Friday, July 28, 2006

Saving Face

So NOW the President needs a cease-fire and an international force. And suddenly the UN is relevant again. This comes a day after what appeared to be an open call for war with Iran because of their connection to Hezbollah.

Regarding a Middle East policy, is there any "there" there?

Could this all be because the Arab world is completely inflamed and we gotta keep those oil pumps a'flowin'?

Now, with hundreds of Lebanese dead and Hezbollah holding out against the vaunted Israeli military for more than two weeks, the tide of public opinion across the Arab world is surging behind the organization, transforming the Shiite group’s leader, Sheik Hassan Nasrallah, into a folk hero and forcing a change in official statements.

The Saudi royal family and King Abdullah II of Jordan, who were initially more worried about the rising power of Shiite Iran, Hezbollah’s main sponsor, are scrambling to distance themselves from Washington.

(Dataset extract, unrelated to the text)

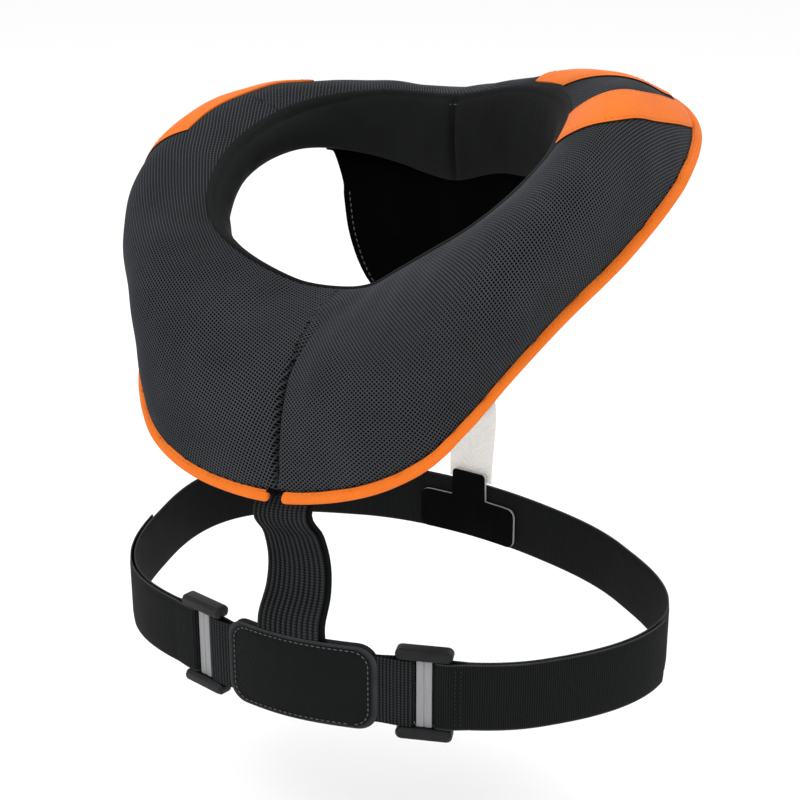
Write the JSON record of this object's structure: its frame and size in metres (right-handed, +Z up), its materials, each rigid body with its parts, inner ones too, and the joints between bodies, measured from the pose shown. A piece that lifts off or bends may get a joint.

An outpouring of newspaper columns, cartoons, blogs and public poetry readings have showered praise on Hezbollah while attacking the United States and Secretary of State Condoleezza Rice for trumpeting American plans for a “new Middle East” that they say has led only to violence and repression.


The Saudis and Jordanians are being forced to respond to their population. When you lose them, forget it. Having Saudi Arabia and Syria (remember when) in the 1991 Gulf War coalition made that action a success. Now we can't even keep our actual allies together, as the Rome cease-fire talks proved. And instead of bending the world to our will, we're being forced to go along with the prevailing opinion.

Anytime you lead off with "a new Middle East" that's going to rattle everyone in power in the old Middle East. And any time you hold out for a "sustainable cease-fire" you admit that you couldn't care less about those dying today. So the strategy is to hold the entire Middle East in utter comtempt and once again force democracy through the barrel of a gun. See Iraq for how that ends up working.

Whatever happened to speaking softly and carrying a big stick? The threat of violence is often more effective than the violence itself. Haaretz has the article I've basically been writing over and over again about Ehud Olmert:

The security policy-making process is in fact the domain of the Israel Defense Forces and the defense establishment. In the absence of non-IDF national security planning bodies, the major part of the planning - not only operational and tactical planning but also strategic and political planning - is done within the army.

The result is that military considerations have often become more dominant than political ones. Thus, Israel's foreign policies have come to be based on an essentially belligerent perception that favors military considerations over diplomatic ones. Violence is seen not only as a legitimate instrument in international affairs, but almost as the only means that can bring positive results.

As a result, the chief of staff in Israel is afforded power that exceeds that of his counterparts in other Western armies. He is the one to decide on the policy recommendations that will be presented to the prime minister and his ministers. This, of course, gives him great political power [...]

The current events followed the exact same pattern. The abduction of the soldiers in the north gave rise to a need "to do something." The prime minister and his government had only army assessments, intelligence the army presented to them, and the ready war plans before them. In fact, they had no other alternative but to approve what the IDF suggested for there is no other body or mechanism that can come up with suggestions for a policy in Lebanon.


Olmert didn't drive this policy, the generals who wanted to play with their shiny new toys did. That dynamic has been playing out ever since WWII in this country. When the military is nominally in charge, every solution is necessarily a military solution. Until the solution fails. THEN it's time for diplomacy.